Come ha detto con ironia un partecipante al focus group:
Le barriere alla collaborazione
Lo studio identifica tre grandi categorie di ostacoli:
-
Culturali e umane: mancanza di fiducia, differenze gestionali, paura di perdere controllo. Particolarmente sentite da micro e piccole imprese, spesso impreparate alla collaborazione e frenate dalla burocrazia. La sfiducia ha ottenuto un punteggio rilevante (3,8/5).
-
Tecnologiche: difficoltà nell’interoperabilità dei sistemi, scarsa condivisione dei dati in tempo reale, costi di aggiornamento. La riluttanza a condividere dati è la barriera più segnalata (4,0/5), specie da medie e grandi imprese.
-
Operative: processi logistici incompatibili, mancanza di standard, oneri normativi. Sebbene affrontabili, richiedono volontà di cambiamento, investimenti e leadership.
Tra il sapere e il fare
Lo studio esplora anche le soluzioni già adottate dalle aziende. Le più diffuse sono:
-
costruzione di relazioni di fiducia (3,7),
-
uso di piattaforme sicure per condividere dati (3,6),
-
standardizzazione dei processi (3,6),
-
investimento in tecnologie di integrazione (3,56).
Meno adottate invece: partecipazione a forum di settore (3,3) o inclusione della dimensione sociale nella strategia aziendale (3,2).
Tuttavia, le aziende concordano su cosa funziona davvero: obiettivi condivisi, fiducia, tecnologia e standard. Tutti valutati tra 4,3 e 4,4. In sintesi: le aziende sanno cosa serve, ma non lo applicano in modo strutturale.

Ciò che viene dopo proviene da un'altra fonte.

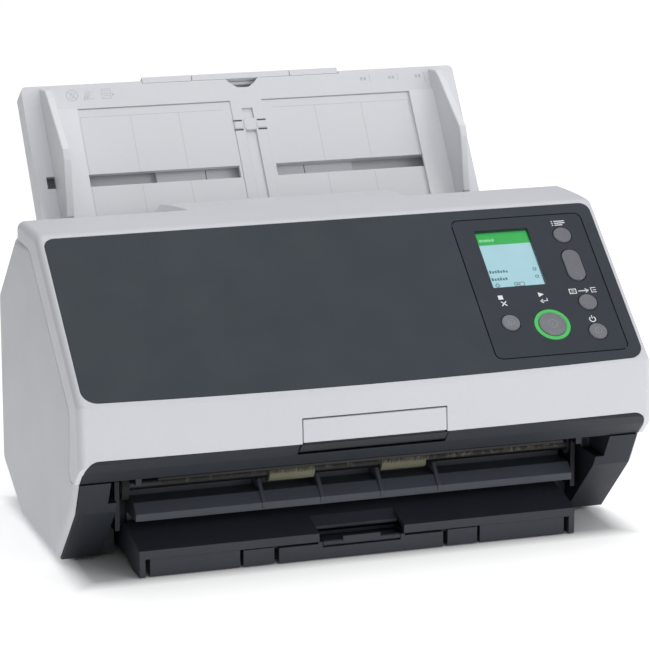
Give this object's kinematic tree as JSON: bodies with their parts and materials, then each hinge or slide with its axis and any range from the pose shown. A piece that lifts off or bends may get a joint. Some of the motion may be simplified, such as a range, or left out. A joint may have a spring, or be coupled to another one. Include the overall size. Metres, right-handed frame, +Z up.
{
  "type": "sheet fed document scanner",
  "caption": "Desktop sheet fed scanner with a hinged top unit and control panel, rear hopper with sliding side guides, and a pull-out exit stacker.",
  "frame": {"origin": "on the desk under the middle of the machine, trays shut", "axes": "+X to the machine's right as its user faces it, +Y towards its back, +Z up"},
  "size_m": [0.3, 0.2344, 0.2157],
  "materials": {
    "light_shell": "fine moulded texture, light grey",
    "side_shell": "fine moulded texture, light grey",
    "dark_shell": "fine moulded texture, charcoal",
    "pan_plastic": "moulded, charcoal",
    "insert_plastic": "satin blue-grey",
    "panel_plastic": "satin dark grey",
    "foot_rubber": "matt",
    "steel": "zinc plated",
    "pin_steel": "ground",
    "screw_steel": "blackened",
    "bush_plastic": "natural acetal",
    "guide_plastic": "smooth black",
    "sensor_case": "black",
    "scan_glass": "polished",
    "roller_rubber": "ground",
    "feed_rubber": "ground",
    "eject_rubber": "ground, khaki",
    "idler_plastic": "moulded",
    "brake_rubber": "ground",
    "motor_steel": "plated can",
    "belt_rubber": "toothed",
    "pcb_green": "solder mask",
    "port_metal": "tinned shells",
    "inlet_plastic": "black",
    "chute_plastic": "fine moulded texture, light grey",
    "guide_light": "smooth light grey",
    "pinion_plastic": "natural acetal",
    "stacker_plastic": "charcoal",
    "brush_fibre": "conductive fibres",
    "grip_plastic": "charcoal",
    "lcd_glass": "clear",
    "lcd_panel": "lit screen",
    "ring_green": "translucent, lit",
    "button_grey": "fine texture, mid grey"
  },
  "bodies": {
    "base": {"right_side_cover": "side_shell", "left_side_cover": "side_shell", "rear_cover": "side_shell", "case_screws": "screw_steel", "bottom_pan": "pan_plastic", "rubber_feet": "foot_rubber", "front_fascia": "dark_shell", "exit_guide": "dark_shell", "chassis_frame": "steel", "hinge_pins": "pin_steel", "shaft_bushes": "bush_plastic", "lower_paper_guide": "guide_plastic", "lower_sensor_unit": "sensor_case", "lower_glass": "scan_glass", "drive_motor": "motor_steel", "drive_belt": "belt_rubber", "main_board": "pcb_green", "data_ports": "port_metal", "power_inlet": "inlet_plastic", "paper_chute": "chute_plastic", "chute_back_cover": "chute_plastic"},
    "top_unit": {"adf_cover": "light_shell", "front_panel": "insert_plastic", "adf_fascia": "dark_shell", "antistatic_brush": "brush_fibre", "adf_frame": "guide_plastic", "upper_sensor_unit": "sensor_case", "upper_glass": "scan_glass", "operator_panel": "panel_plastic", "lcd_window": "lcd_glass", "lcd_display": "lcd_panel", "scan_ring": "ring_green", "panel_board": "pcb_green"},
    "pick": {"pick_roller": "roller_rubber"},
    "feed": {"feed_shaft": "pin_steel", "feed_tyres": "feed_rubber"},
    "eject": {"eject_shaft": "pin_steel", "eject_tyres": "eject_rubber"},
    "motor_rotor": {"motor_pulley": "pin_steel"},
    "brake": {"brake_roller": "brake_rubber"},
    "feed_idler": {"feed_idlers": "idler_plastic"},
    "eject_idler": {"eject_idlers": "idler_plastic"},
    "pull_tab": {"open_tab": "light_shell", "tab_grip": "grip_plastic"},
    "latch": {"latch_shaft": "pin_steel"},
    "menu": {"menu_button": "button_grey"},
    "manual_feed": {"manual_feed_button": "button_grey"},
    "power": {"power_button": "button_grey"},
    "stop": {"stop_button": "button_grey"},
    "scan": {"scan_button": "button_grey"},
    "rocker": {"select_rocker": "button_grey"},
    "guide_right": {"right_guide": "guide_light"},
    "guide_left": {"left_guide": "guide_light"},
    "pinion": {"guide_pinion": "pinion_plastic"},
    "chute_ext_1": {"chute_extension_1": "chute_plastic"},
    "chute_ext_2": {"chute_extension_2": "chute_plastic"},
    "stacker": {"stacker_tray": "stacker_plastic"},
    "stacker_ext_1": {"stacker_extension_1": "stacker_plastic"},
    "stacker_ext_2": {"stacker_extension_2": "stacker_plastic"},
    "stopper": {"stacker_stopper": "stacker_plastic"}
  },
  "joints": [
    {"name": "top_unit_hinge", "type": "hinge", "parent": "base", "child": "top_unit", "pos_m": [0, 0.038, 0.1485], "axis": [-1, 0, 0], "range_deg": [0, 80]},
    {"name": "tab_pull", "type": "hinge", "parent": "top_unit", "child": "pull_tab", "pos_m": [0, -0.1138, 0.079], "axis": [-1, 0, 0], "range_deg": [0, 8], "stiffness_Nm_per_rad": 0.3},
    {"name": "latch_turn", "type": "hinge", "parent": "top_unit", "child": "latch", "pos_m": [0, -0.097, 0.066], "axis": [-1, 0, 0], "range_deg": [0, 8]},
    {"name": "feed_spin", "type": "hinge", "parent": "base", "child": "feed", "pos_m": [0, 0.00817, 0.09085], "axis": [1, 0, 0], "continuous": true},
    {"name": "pick_spin", "type": "hinge", "parent": "base", "child": "pick", "pos_m": [0, 0.03642, 0.10619], "axis": [1, 0, 0], "continuous": true},
    {"name": "eject_spin", "type": "hinge", "parent": "base", "child": "eject", "pos_m": [0, -0.07114, 0.04124], "axis": [1, 0, 0], "continuous": true},
    {"name": "motor_spin", "type": "hinge", "parent": "base", "child": "motor_rotor", "pos_m": [0, 0.018, 0.058], "axis": [1, 0, 0], "continuous": true},
    {"name": "brake_spin", "type": "hinge", "parent": "top_unit", "child": "brake", "pos_m": [0, 0.02467, 0.12011], "axis": [1, 0, 0], "continuous": true},
    {"name": "feed_idler_spin", "type": "hinge", "parent": "top_unit", "child": "feed_idler", "pos_m": [0, 0.00087, 0.10173], "axis": [1, 0, 0], "continuous": true},
    {"name": "eject_idler_spin", "type": "hinge", "parent": "top_unit", "child": "eject_idler", "pos_m": [0, -0.07677, 0.04963], "axis": [1, 0, 0], "continuous": true},
    {"name": "menu_press", "type": "slide", "parent": "top_unit", "child": "menu", "axis": [0, 0.6435, -0.7655], "range_m": [0, 0.0008], "stiffness_N_per_m": 800},
    {"name": "manual_feed_press", "type": "slide", "parent": "top_unit", "child": "manual_feed", "axis": [0, 0.6435, -0.7655], "range_m": [0, 0.0008], "stiffness_N_per_m": 800},
    {"name": "power_press", "type": "slide", "parent": "top_unit", "child": "power", "axis": [0, 0.6435, -0.7655], "range_m": [0, 0.0008], "stiffness_N_per_m": 800},
    {"name": "stop_press", "type": "slide", "parent": "top_unit", "child": "stop", "axis": [0, 0.6435, -0.7655], "range_m": [0, 0.0008], "stiffness_N_per_m": 800},
    {"name": "scan_press", "type": "slide", "parent": "top_unit", "child": "scan", "axis": [0, 0.6435, -0.7655], "range_m": [0, 0.0008], "stiffness_N_per_m": 800},
    {"name": "rocker_tilt", "type": "hinge", "parent": "top_unit", "child": "rocker", "pos_m": [0.1264, -0.06364, 0.13254], "axis": [1, 0, 0], "range_deg": [-3, 3], "stiffness_Nm_per_rad": 0.25},
    {"name": "right_guide_slide", "type": "slide", "parent": "base", "child": "guide_right", "axis": [-1, 0, 0], "range_m": [0, 0.08]},
    {"name": "left_guide_slide", "type": "slide", "parent": "base", "child": "guide_left", "axis": [1, 0, 0], "range_m": [0, 0.08]},
    {"name": "pinion_spin", "type": "hinge", "parent": "base", "child": "pinion", "pos_m": [0, 0.07824, 0.16456], "axis": [0, -0.8192, 0.5736], "range_deg": [-1095, 1095]},
    {"name": "chute_ext_1_slide", "type": "slide", "parent": "base", "child": "chute_ext_1", "axis": [0, 0.5736, 0.8192], "range_m": [0, 0.08]},
    {"name": "chute_ext_2_slide", "type": "slide", "parent": "chute_ext_1", "child": "chute_ext_2", "axis": [0, 0.5736, 0.8192], "range_m": [0, 0.075]},
    {"name": "stacker_slide", "type": "slide", "parent": "base", "child": "stacker", "axis": [0, -1, 0], "range_m": [0, 0.085]},
    {"name": "stacker_ext_1_slide", "type": "slide", "parent": "stacker", "child": "stacker_ext_1", "axis": [0, -1, 0], "range_m": [0, 0.07]},
    {"name": "stacker_ext_2_slide", "type": "slide", "parent": "stacker_ext_1", "child": "stacker_ext_2", "axis": [0, -1, 0], "range_m": [0, 0.07]},
    {"name": "stopper_flip", "type": "hinge", "parent": "stacker_ext_2", "child": "stopper", "pos_m": [0, -0.0954, 0.0084], "axis": [1, 0, 0], "range_deg": [0, 90]}
  ],
  "couplings": [
    {"joint": "latch_turn", "follows": "tab_pull", "ratio": 1},
    {"joint": "pick_spin", "follows": "feed_spin", "ratio": 1},
    {"joint": "eject_spin", "follows": "feed_spin", "ratio": 1},
    {"joint": "motor_spin", "follows": "feed_spin", "ratio": 1.5},
    {"joint": "left_guide_slide", "follows": "right_guide_slide", "ratio": 1},
    {"joint": "pinion_spin", "follows": "right_guide_slide", "rad_per_m": -238.1}
  ]
}
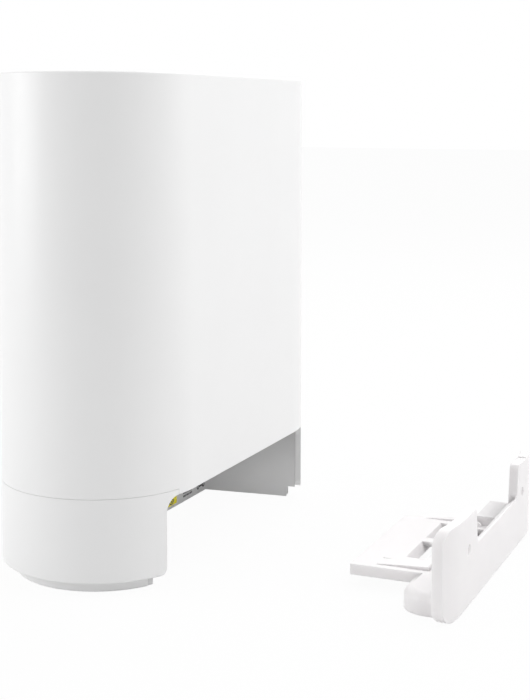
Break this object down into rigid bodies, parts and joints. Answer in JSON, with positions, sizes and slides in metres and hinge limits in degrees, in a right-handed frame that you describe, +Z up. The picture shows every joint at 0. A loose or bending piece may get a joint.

Il problema non è il sapere, ma il fare.
Un percorso verso la maturità collaborativa
Il rapporto mostra che le organizzazioni maturano nel tempo. Le meno evolute iniziano definendo leadership collaborative e obiettivi comuni; le più avanzate investono in tecnologia e cercano scalabilità.
Una possibile roadmap: prima costruire fiducia, poi allineare le visioni, infine integrare la tecnologia per sostenere la collaborazione.
Raccomandazioni per ciascun attore
-
Alle aziende: valutare il proprio livello di maturità collaborativa e agire su cultura o tecnologia di conseguenza.
-
Ai fornitori tecnologici: accompagnare le imprese nel cambiamento culturale offrendo soluzioni accessibili e scalabili.
-
Alle istituzioni pubbliche: meno burocrazia, più ascolto e sostegno alla collaborazione pubblico-privata. Come detto nel focus group: “che non ostacolino”.
Dall’intenzione all’attuazione
Oggi non servono più giustificazioni per parlare di collaborazione nella supply chain. I vantaggi sono chiari, gli strumenti esistono, il consenso c’è. Il vero ostacolo è agire: superare l’inerzia e trasformare la collaborazione in una pratica strutturale, sostenibile e generatrice di valore condiviso.

Le aziende che lo capiranno e agiranno guideranno il futuro delle catene di fornitura. Le altre rischiano di restare indietro, in un mondo dove la resilienza non si improvvisa: si progetta… in collaborazione.